↓

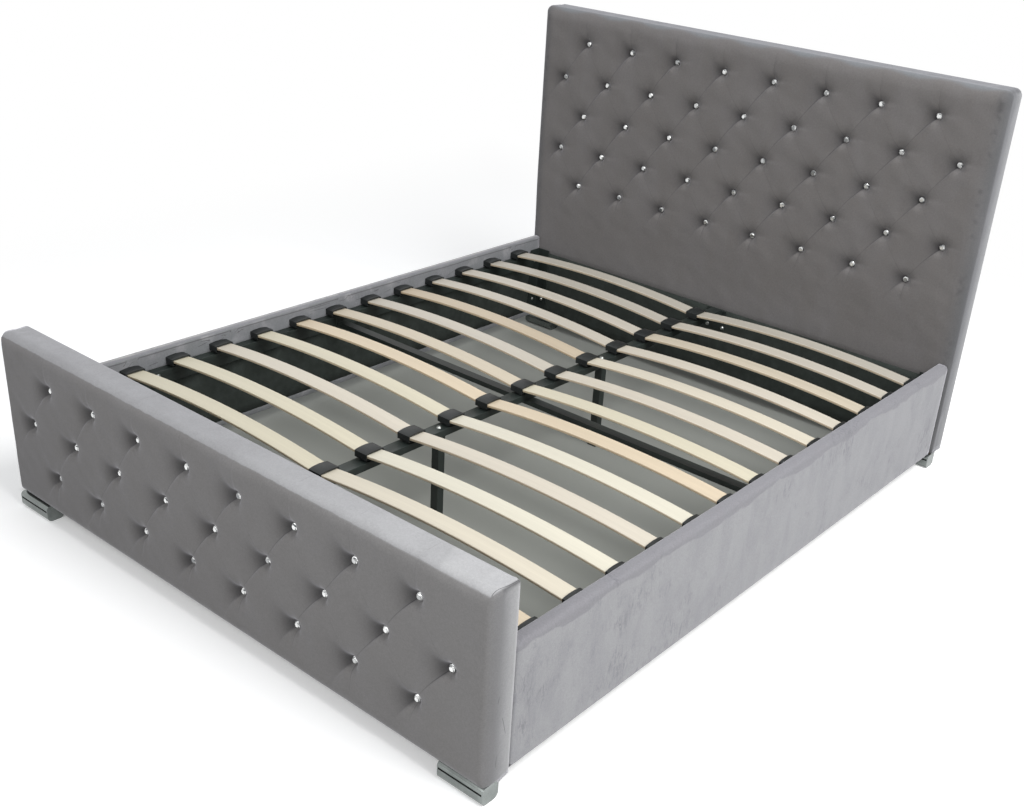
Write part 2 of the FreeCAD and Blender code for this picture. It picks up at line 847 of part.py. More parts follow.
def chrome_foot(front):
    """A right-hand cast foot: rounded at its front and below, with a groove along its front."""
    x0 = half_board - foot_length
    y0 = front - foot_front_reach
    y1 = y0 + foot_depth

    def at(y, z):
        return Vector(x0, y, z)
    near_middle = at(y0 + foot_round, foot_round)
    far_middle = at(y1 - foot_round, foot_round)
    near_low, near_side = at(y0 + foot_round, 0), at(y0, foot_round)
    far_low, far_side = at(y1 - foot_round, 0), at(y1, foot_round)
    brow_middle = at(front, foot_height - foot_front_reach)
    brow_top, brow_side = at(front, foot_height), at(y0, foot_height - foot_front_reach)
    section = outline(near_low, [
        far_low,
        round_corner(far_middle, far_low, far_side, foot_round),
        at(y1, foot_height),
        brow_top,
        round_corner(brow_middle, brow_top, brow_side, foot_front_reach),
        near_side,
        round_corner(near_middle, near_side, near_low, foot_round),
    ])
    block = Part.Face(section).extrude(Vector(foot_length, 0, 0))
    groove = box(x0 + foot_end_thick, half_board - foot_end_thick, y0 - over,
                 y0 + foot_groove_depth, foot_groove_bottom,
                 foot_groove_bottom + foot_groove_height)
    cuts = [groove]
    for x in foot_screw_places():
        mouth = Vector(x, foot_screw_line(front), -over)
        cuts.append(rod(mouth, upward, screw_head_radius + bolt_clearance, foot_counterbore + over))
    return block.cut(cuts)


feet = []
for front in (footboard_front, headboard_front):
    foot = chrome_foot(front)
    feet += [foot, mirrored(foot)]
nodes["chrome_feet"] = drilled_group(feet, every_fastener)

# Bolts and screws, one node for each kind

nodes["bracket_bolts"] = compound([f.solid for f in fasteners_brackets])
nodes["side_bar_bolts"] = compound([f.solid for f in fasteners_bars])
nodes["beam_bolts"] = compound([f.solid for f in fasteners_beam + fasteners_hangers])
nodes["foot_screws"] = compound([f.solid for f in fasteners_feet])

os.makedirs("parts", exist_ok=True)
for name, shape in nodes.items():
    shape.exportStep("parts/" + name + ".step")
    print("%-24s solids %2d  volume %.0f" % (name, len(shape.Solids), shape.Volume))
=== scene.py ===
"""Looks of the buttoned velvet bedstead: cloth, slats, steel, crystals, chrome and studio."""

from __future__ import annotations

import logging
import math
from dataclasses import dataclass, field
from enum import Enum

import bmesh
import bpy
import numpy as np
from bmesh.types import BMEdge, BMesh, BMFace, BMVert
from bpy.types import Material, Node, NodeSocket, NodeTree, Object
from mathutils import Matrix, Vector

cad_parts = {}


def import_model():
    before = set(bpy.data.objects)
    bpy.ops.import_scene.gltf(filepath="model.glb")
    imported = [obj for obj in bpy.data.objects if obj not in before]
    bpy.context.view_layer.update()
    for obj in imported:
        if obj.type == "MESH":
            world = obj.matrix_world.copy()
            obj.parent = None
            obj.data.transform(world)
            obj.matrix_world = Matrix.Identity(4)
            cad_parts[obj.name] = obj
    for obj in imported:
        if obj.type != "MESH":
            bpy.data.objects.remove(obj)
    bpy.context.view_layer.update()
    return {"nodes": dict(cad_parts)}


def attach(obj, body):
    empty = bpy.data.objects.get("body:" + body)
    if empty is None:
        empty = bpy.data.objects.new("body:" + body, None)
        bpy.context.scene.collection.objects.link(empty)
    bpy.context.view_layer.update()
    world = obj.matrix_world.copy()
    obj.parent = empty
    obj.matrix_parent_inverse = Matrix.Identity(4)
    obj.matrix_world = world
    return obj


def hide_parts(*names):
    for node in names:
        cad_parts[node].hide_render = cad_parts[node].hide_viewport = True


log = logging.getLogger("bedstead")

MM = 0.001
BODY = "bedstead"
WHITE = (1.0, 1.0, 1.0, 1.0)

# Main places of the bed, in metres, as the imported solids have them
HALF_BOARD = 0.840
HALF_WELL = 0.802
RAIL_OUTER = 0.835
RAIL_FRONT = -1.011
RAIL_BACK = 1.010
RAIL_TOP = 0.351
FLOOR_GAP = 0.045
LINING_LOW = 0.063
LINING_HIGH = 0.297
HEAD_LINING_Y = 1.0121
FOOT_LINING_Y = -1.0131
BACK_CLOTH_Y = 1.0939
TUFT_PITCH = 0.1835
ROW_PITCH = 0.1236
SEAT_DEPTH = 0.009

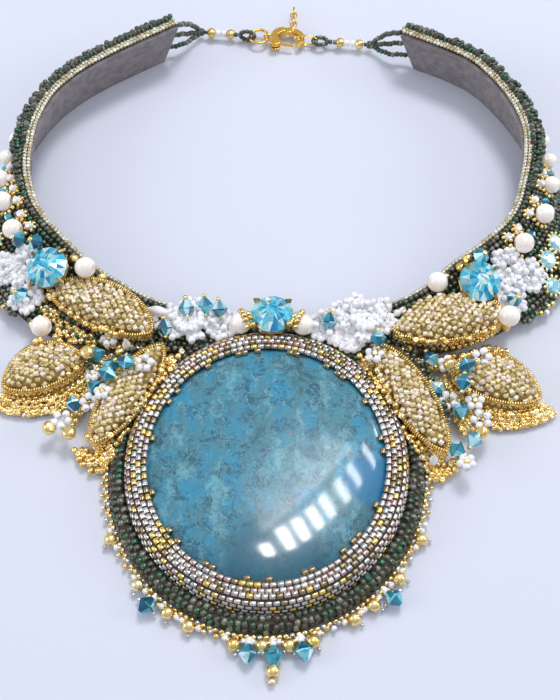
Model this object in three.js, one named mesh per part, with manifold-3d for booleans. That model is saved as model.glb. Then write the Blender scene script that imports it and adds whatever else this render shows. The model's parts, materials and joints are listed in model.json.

↑

(Short exercise): Read the data above and pull out each line that holds the string "return".

(Result of the task):
        return Vector(x0, y, z)
    return block.cut(cuts)
    return {"nodes": dict(cad_parts)}
    return obj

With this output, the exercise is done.